El sonido de las tripas fue tan fuerte que Fernando se despertó, quiso burlar el hambre durmiendo un poco más y se tapó con las cobijas de cartón y con retazos de telas viejas que se encontró días antes en una de esas mágicas bolsas negras que yacen en las esquinas de la cuidad, pero el rayo de sol penetró con gran facilidad el techo inexistente y le avisó que era hora de trabajar.
Las calles de la pequeña urbe estaban desoladas y eran un tanto bipolares en es ese sentido, pues una semana estaban abarrotadas y en la otra parecían el lejano oeste. Fernando quiso ponerse la ropa de trabajar y no le fue difícil elegir entre los 2 pantalones que tiene, se abotonó la camisa, amarró los cordones de sus desgastados zapatos, se miró al pedazo de espejo que guarda en la caja de sus cosas, se acomodó el tapabocas (un pedazo de tela de las mágicas bolsas negras) y emprendió su marcha hasta el centro.
El comedor popular no abre sino hasta el mediodía y Fernando sabe que las horas pasan lento, por ello va a una esquina donde a veces consigue un poco de comida, pero hoy el camión de la realidad pasó temprano llevándose todas las bolsas negras y también, sus esperanzas. El ruido de las tripas reaparece, y con ellas, una lágrima que recorre tímidamente su rostro.
Se sienta a descansar y mientras cierra los ojos le llegan flashazos de lo que parecen ser vidas pasadas, en esas tenues escenas se ve abrazando a su esposa y siente el calor que le brindaban aquellos brazos, luego le interrumpen las paredes blancas y vacías de un hospital psiquiátrico y finalmente la sirena de una ambulancia irrumpe el silencio y le hace volver a la realidad.
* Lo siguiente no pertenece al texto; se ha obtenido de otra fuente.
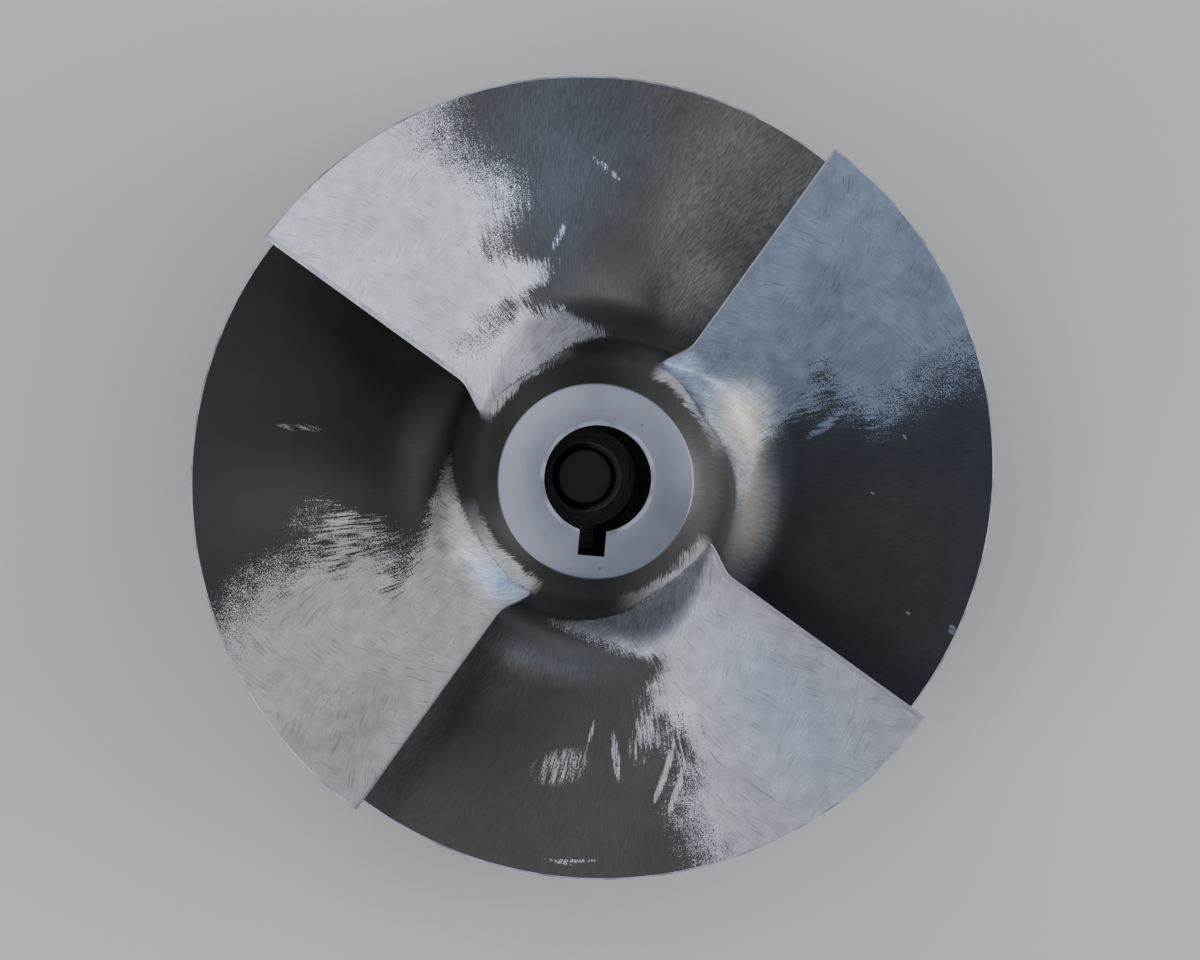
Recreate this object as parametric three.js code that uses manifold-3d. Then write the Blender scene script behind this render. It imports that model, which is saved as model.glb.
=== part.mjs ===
// Four-bladed axial pump impeller, one casting: a round-nosed hub, four helical blades whose
// roots flare into it, and a stepped keyed bore. Millimetres, +Z along the shaft to the inlet.
import * as THREE from "three";
import { ParametricGeometry } from "three/addons/geometries/ParametricGeometry.js";
import { mergeVertices } from "three/addons/utils/BufferGeometryUtils.js";
import Module from "manifold-3d";

// Hub: flat inlet face, round nose, slow cone to the back face.
const HUB_LENGTH = 95;
const FACE_RADIUS = 23;
const BACK_RADIUS = 42;
const HUB_CONE = 8; // radius lost evenly from back to front
const NOSE_POWER = 11; // the higher, the later the nose rounds over
const NOSE_SHIFT = [-0.55, -0.6]; // the nose is cast this far off the shaft axis
const BACK_EDGE_BREAK = 1.5;
const HUB_ROWS = 20;
const HUB_SEGMENTS = 72;

// Blades: number, rim and the place of the leading edges seen from the inlet.
const BLADES = 4;
const TIP_RADIUS = 98.1;
const FIRST_EDGE_ANGLE = 54.1;
const EDGE_HEIGHT = 84;
const TIP_WRAP = 150;
const ROOT_WRAP = 165;
const FALL_PER_DEGREE = 0.2; // at the leading edge
const FALL_GROWTH = 0.00115; // the pitch grows towards the outlet

// The leading edge is radial, and sweeps forward where it runs on to the hub.
const SWEEP = 7.6;
const SWEEP_START = 30;
const SWEEP_WIDTH = 10.5;

// Blade thickness: thin edges, full thickness some way in, a flared root.
const TIP_THICKNESS = 4.2;
const ROOT_THICKNESS = 5.6;
const EDGE_THICKNESS = 1.1;
const EDGE_ROUNDING = 0.5;
const GRIND_LENGTH = 24; // over which the inlet edge is ground thin
const TRAILING_LENGTH = 12;
const ROOT_FILLET = 10;
const EDGE_FILLET = 1.2;
const FILLET_TURN = 76; // degrees of the root arc outside the hub
const BURIED_RADIUS = 24;

// Bore: one inch, stepped down near the back, with a quarter-inch keyway as deep as the step.
const BORE_RADIUS = 12.7;
const BORE_CHAMFER = 1;
const SHOULDER_HEIGHT = 16;
const SMALL_BORE_RADIUS = 7;
const STEP_CHAMFER = 1.8; // where the small bore begins
const END_CHAMFER = 0.8;
const KEY_WIDTH = 6.35;
const KEY_DEPTH = 18.3; // axis to keyway bottom
const KEY_ANGLE = 264.8;
const BORE_SEGMENTS = 48;

const OVERRUN = 5;

const wasm = await Module();
wasm.setup();

const rad = THREE.MathUtils.degToRad;
const lerp = THREE.MathUtils.lerp;

// Rises from 0 to 1 with a level start and end.
function ease(x) {
  return THREE.MathUtils.smoothstep(x, 0, 1);
}

function solid(geometry) {
  const bare = geometry.clone();
  bare.deleteAttribute("normal");
  bare.deleteAttribute("uv");
  const merged = mergeVertices(bare, 1e-4);
  const index = merged.index.array;
  const faces = [];
  for (let i = 0; i < index.length; i += 3) {
    const [a, b, c] = [index[i], index[i + 1], index[i + 2]];
    if (a !== b && b !== c && c !== a) faces.push(a, b, c);
  }
  return new wasm.Manifold(
    new wasm.Mesh({
      numProp: 3,
      vertProperties: merged.attributes.position.array,
      triVerts: new Uint32Array(faces),
    }),
  );
}

function hubRadius(z) {
  const height = THREE.MathUtils.clamp(z / HUB_LENGTH, 0, 1);
  const nose = BACK_RADIUS - HUB_CONE - FACE_RADIUS;
  return BACK_RADIUS - HUB_CONE * height - nose * height ** NOSE_POWER;
}

function hub() {
  const profile = [new THREE.Vector2(0, 0), new THREE.Vector2(BACK_RADIUS - BACK_EDGE_BREAK, 0)];
  for (let i = 0; i <= HUB_ROWS; i++) {
    // Rows crowd together towards the nose, where the outline bends.
    const share = 1 - (1 - i / HUB_ROWS) ** 1.6;
    const z = lerp(BACK_EDGE_BREAK, HUB_LENGTH, share);
    profile.push(new THREE.Vector2(hubRadius(z), z));
  }
  profile.push(new THREE.Vector2(0, HUB_LENGTH));
  const turned = new THREE.LatheGeometry(profile, HUB_SEGMENTS).rotateX(Math.PI / 2);
  const spots = turned.attributes.position;
  for (let i = 0; i < spots.count; i++) {
    const off = (spots.getZ(i) / HUB_LENGTH) ** NOSE_POWER;
    spots.setX(i, spots.getX(i) + off * NOSE_SHIFT[0]);
    spots.setY(i, spots.getY(i) + off * NOSE_SHIFT[1]);
  }
  return solid(turned);
}

// How far the leading edge is swept forward at a radius, in degrees.
function sweep(radius) {
  const x = THREE.MathUtils.clamp((radius - SWEEP_START) / SWEEP_WIDTH, 0, 1);
  return SWEEP * (0.5 + 0.5 * Math.cos(Math.PI * x));
}

// Height of the blade's middle surface, an angle behind the leading edge.
function middleHeight(angle) {
  return EDGE_HEIGHT - FALL_PER_DEGREE * angle - FALL_GROWTH * angle * Math.max(angle, 0);
}

// Angle behind the leading edge, for a share of the blade's length.
function angleBehind(share, radius) {
  const span = (radius - FACE_RADIUS) / (TIP_RADIUS - FACE_RADIUS);
  return lerp(-sweep(radius), lerp(ROOT_WRAP, TIP_WRAP, span), share);
}

// Half of the blade's thickness, from its distances to the two edges.
function halfThickness(share, radius) {
  const angle = angleBehind(share, radius);
  const fromLeading = rad(angle - angleBehind(0, radius)) * radius;
  const fromTrailing = rad(angleBehind(1, radius) - angle) * radius;
  const span = (radius - FACE_RADIUS) / (TIP_RADIUS - FACE_RADIUS);
  const full = lerp(ROOT_THICKNESS, TIP_THICKNESS, span) / 2;
  const thin = EDGE_THICKNESS / 2;
  const growth = Math.min(ease(fromLeading / GRIND_LENGTH), ease(fromTrailing / TRAILING_LENGTH));
  return lerp(thin, full, growth);
}

function filletRadius(share) {
  const arc = rad(angleBehind(share, SWEEP_START + SWEEP_WIDTH)) * BACK_RADIUS;
  const rest = rad(ROOT_WRAP) * BACK_RADIUS - arc;
  const growth = Math.min(ease(arc / GRIND_LENGTH), ease(rest / TRAILING_LENGTH));
  return lerp(EDGE_FILLET, ROOT_FILLET, growth);
}

// Points across one side of the blade, tip first: the flat, the root arc, the buried end.
const FLAT_SHARES = [0, 0.12, 0.3, 0.5, 0.7, 0.86, 1];
const ARC_STEPS = 5;

function sidePoint(step, share, side) {
  const fillet = filletRadius(share);
  const flats = FLAT_SHARES.length;
  if (step < flats) {
    const near = hubRadius(middleHeight(angleBehind(share, BACK_RADIUS))) + fillet;
    const radius = lerp(TIP_RADIUS, near, FLAT_SHARES[step]);
    const angle = angleBehind(share, radius);
    return { radius, angle, height: middleHeight(angle) + side * halfThickness(share, radius) };
  }
  const turn = rad((FILLET_TURN * Math.min(step - flats + 1, ARC_STEPS)) / ARC_STEPS);
  const climb = fillet * (1 - Math.cos(turn));
  const out = fillet * (1 - Math.sin(turn));
  const guess = hubRadius(middleHeight(angleBehind(share, BACK_RADIUS))) + out;
  const angle = angleBehind(share, guess);
  const height = middleHeight(angle) + side * (halfThickness(share, guess) + climb);
  const radius = step < flats + ARC_STEPS ? hubRadius(height) + out : BURIED_RADIUS;
  return { radius, angle, height };
}

// Shares of the blade's length where it has rows; the end rows close to a line.
function rowShares() {
  const rows = [];
  const arc = rad(TIP_WRAP) * TIP_RADIUS;
  rows.push(0, EDGE_ROUNDING / arc);
  const steps = 26;
  for (let i = 1; i < steps; i++) rows.push((i / steps) ** 1.25);
  rows.push(1 - EDGE_ROUNDING / arc, 1);
  return rows;
}

function blade(turn) {
  const rows = rowShares();
  const across = FLAT_SHARES.length + ARC_STEPS + 1;
  const loop = 2 * across;
  function surface(u, v, target) {
    const row = Math.round(v * (rows.length - 1));
    const place = Math.round(u * loop) % loop;
    const side = place < across ? 1 : -1;
    const step = place < across ? place : loop - 1 - place;
    const share = rows[row];
    const point = sidePoint(step, share, side);
    if (row === 0 || row === rows.length - 1) {
      const other = sidePoint(step, share, -side);
      point.height = (point.height + other.height) / 2;
      point.radius = (point.radius + other.radius) / 2;
    }
    const angle = rad(turn - point.angle);
    target.set(point.radius * Math.cos(angle), point.radius * Math.sin(angle), point.height);
  }
  return solid(new ParametricGeometry(surface, loop, rows.length - 1));
}

// A straight round cutter standing on the shaft axis.
function round(radiusTop, radiusBottom, bottom, top) {
  const shape = new THREE.CylinderGeometry(radiusTop, radiusBottom, top - bottom, BORE_SEGMENTS);
  return solid(shape.rotateX(Math.PI / 2).translate(0, 0, (top + bottom) / 2));
}

function bore() {
  const mouth = HUB_LENGTH - BORE_CHAMFER;
  const keyLength = HUB_LENGTH + OVERRUN - SHOULDER_HEIGHT;
  const key = new THREE.BoxGeometry(KEY_DEPTH, KEY_WIDTH, keyLength);
  key.translate(KEY_DEPTH / 2, 0, SHOULDER_HEIGHT + keyLength / 2).rotateZ(rad(KEY_ANGLE));
  const step = SHOULDER_HEIGHT - STEP_CHAMFER;
  return [
    round(BORE_RADIUS, BORE_RADIUS, SHOULDER_HEIGHT, HUB_LENGTH + OVERRUN),
    round(BORE_RADIUS + BORE_CHAMFER + OVERRUN, BORE_RADIUS, mouth, HUB_LENGTH + OVERRUN),
    round(SMALL_BORE_RADIUS, SMALL_BORE_RADIUS, -OVERRUN, SHOULDER_HEIGHT),
    round(SMALL_BORE_RADIUS + STEP_CHAMFER, SMALL_BORE_RADIUS, step, SHOULDER_HEIGHT),
    round(SMALL_BORE_RADIUS, SMALL_BORE_RADIUS + END_CHAMFER + OVERRUN, -OVERRUN, END_CHAMFER),
    solid(key),
  ];
}

function impeller() {
  let body = hub();
  for (let i = 0; i < BLADES; i++) {
    body = body.add(blade(FIRST_EDGE_ANGLE + (360 / BLADES) * i));
  }
  for (const cutter of bore()) body = body.subtract(cutter);
  return body;
}

function meshOf(body, name, material) {
  const made = body.getMesh();
  const geometry = new THREE.BufferGeometry();
  geometry.setAttribute("position", new THREE.BufferAttribute(made.vertProperties, 3));
  geometry.setIndex(new THREE.BufferAttribute(made.triVerts, 1));
  geometry.computeVertexNormals();
  const mesh = new THREE.Mesh(geometry, material);
  mesh.name = name;
  return mesh;
}

const castSteel = new THREE.MeshStandardMaterial({
  color: 0x8a8b90,
  roughness: 0.42,
  metalness: 1,
});

const part = new THREE.Group();
part.add(meshOf(impeller(), "impeller_casting", castSteel));
export default part;
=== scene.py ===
"""A one-piece pump impeller: four helical blades on a round-nosed hub with a keyed bore.

Metres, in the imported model's own frame: the shaft axis is Z and the inlet side is up. The casting
is made by Geometry Nodes round a turned hub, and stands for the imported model's one solid.
"""

from functools import partialmethod
import math

import bpy
from mathutils import Matrix, Vector


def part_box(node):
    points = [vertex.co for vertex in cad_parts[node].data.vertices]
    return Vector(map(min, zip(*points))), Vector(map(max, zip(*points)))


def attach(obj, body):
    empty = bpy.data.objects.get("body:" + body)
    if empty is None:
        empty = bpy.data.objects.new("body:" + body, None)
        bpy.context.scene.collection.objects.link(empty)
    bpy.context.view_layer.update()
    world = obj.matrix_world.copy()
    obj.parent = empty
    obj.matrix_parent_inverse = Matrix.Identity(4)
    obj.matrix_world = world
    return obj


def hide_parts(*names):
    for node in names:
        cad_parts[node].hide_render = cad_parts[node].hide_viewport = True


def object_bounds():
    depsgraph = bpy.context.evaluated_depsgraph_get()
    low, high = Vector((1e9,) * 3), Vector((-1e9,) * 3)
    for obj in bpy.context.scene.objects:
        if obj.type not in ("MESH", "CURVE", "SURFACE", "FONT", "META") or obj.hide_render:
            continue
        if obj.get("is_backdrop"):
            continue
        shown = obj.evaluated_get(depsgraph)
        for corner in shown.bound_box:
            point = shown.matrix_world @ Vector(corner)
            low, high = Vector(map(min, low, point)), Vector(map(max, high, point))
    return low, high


bl_info = {
    "name": "Pump impeller",
    "version": (1, 0, 0),
    "blender": (4, 5, 0),
    "location": "View3D > Sidebar > Impeller",
    "description": "A cast and hand-ground axial pump impeller with a keyed bore",
    "category": "Add Mesh",
}

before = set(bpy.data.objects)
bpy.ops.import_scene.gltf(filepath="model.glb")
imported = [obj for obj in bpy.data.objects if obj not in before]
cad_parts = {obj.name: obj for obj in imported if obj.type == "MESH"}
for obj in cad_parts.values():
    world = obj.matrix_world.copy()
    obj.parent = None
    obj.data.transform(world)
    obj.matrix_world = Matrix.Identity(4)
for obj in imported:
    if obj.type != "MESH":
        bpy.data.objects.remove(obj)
NODE = "impeller_casting"
PIECE = "impeller_body"
CAD_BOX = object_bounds()
LOW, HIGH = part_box(NODE)
MM = 0.001
TURN = 2 * math.pi
CREASE = math.radians(30)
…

El trabajo de Fernando consiste en buscar en las bolsas negras o en los rincones, potes plásticos que luego cambia por un plato de comida a un señor del mercado municipal, hoy no iba a ser un buen día.
Se dirige a las afueras del hospital, que es uno de los pocos puntos de la cuidad donde siempre hay gente. Efectivamente el lugar estaba repleto, a Fernando no le gusta pedir pero, el hambre le hizo cambiar de opinión, muchos lanzaron miradas despectivas y otros le ignoraban, una joven de unos 30 años, le llamó y le regaló una arepa
–tenga señor, es todo lo que puedo darle- dijo.
Los ojos de Fernando brillaron, y aceptó con gran entusiasmo el bocado que le ofrecieron, no sin antes dar las gracias.
La esperanza de una segunda comida
Ya era mediodía y Fernando iba llegando al comedor popular, pero se encontró un papel blanco en la puerta que decía que no trabajarían ese fin de semana por que era feriado, pero las letras eran unos garabatos que carecen de sentido para él, y se quedó allí con la esperanza de que hubiese llegado más temprano que los demás… las horas pasaban mas no el anhelo de comer de nuevo.
Como había perdido el viaje decidió regresar, y mientras caminaba por la acera se detuvo a escuchar una voz que salía de una casa, era la voz del presidente, daba el reporte diario sobre el coronavirus y se vanagloriaba con cifras sobre lo bien que iban las cosas.
Unas nubes negras se posaron en el cielo rápidamente y en ellas era fácil deducir el torrencial aguacero que estaba próximo a caer, Fernando apresuró el paso, mientras recordaba y repetía las insistentes palabras en tono impositivo del presidente “quédate en casa”.
Las gotas caían del cielo con suma rapidez y aún faltaba medio camino para que Fernando llegara, le pareció buena idea guarecerse bajo un puente que estaba cerca… las horas pasaban y la lluvia no cesaba. Finalmente escampó y él emprendió camino de nuevo, tenía que llegar a su refugio, era de suma importancia llegar a casa y quedarse en ella, como había dicho el presidente.
Ya en su catre y a punto de dormirse el ruido en el estómago reapareció, recordó a la joven que le regaló la arepa en la mañana y anheló con todas las fuerzas posibles contar con la misma suerte el día siguiente, pero, el presidente había dicho que había que quedarse en casa, una breve diatriba le mantuvo despierto ¿Cómo voy a quedarme en casa si tengo que ir a buscar comida? Un instante de lucidez le hizo concluir que él no estaba incumpliendo con lo que el presidente decía, al fin y al cabo esa era su casa, la calle.
Esta la vida de Fernando, un hombre de 53 años que sufre de problemas mentales y tiene 10 años viviendo en la calle, las decadencias del hospital psiquiátrico en el que estaba recluido hace una década le hizo escaparse, y su búsqueda nunca inició. Desde entonces las calles de cemento son las paredes de su casa, los puentes fungen como techo y los cartones son las sábanas que lo cobijan. Son historias de cartón que están allí, visibles pero con mayor fuerza ignoradas.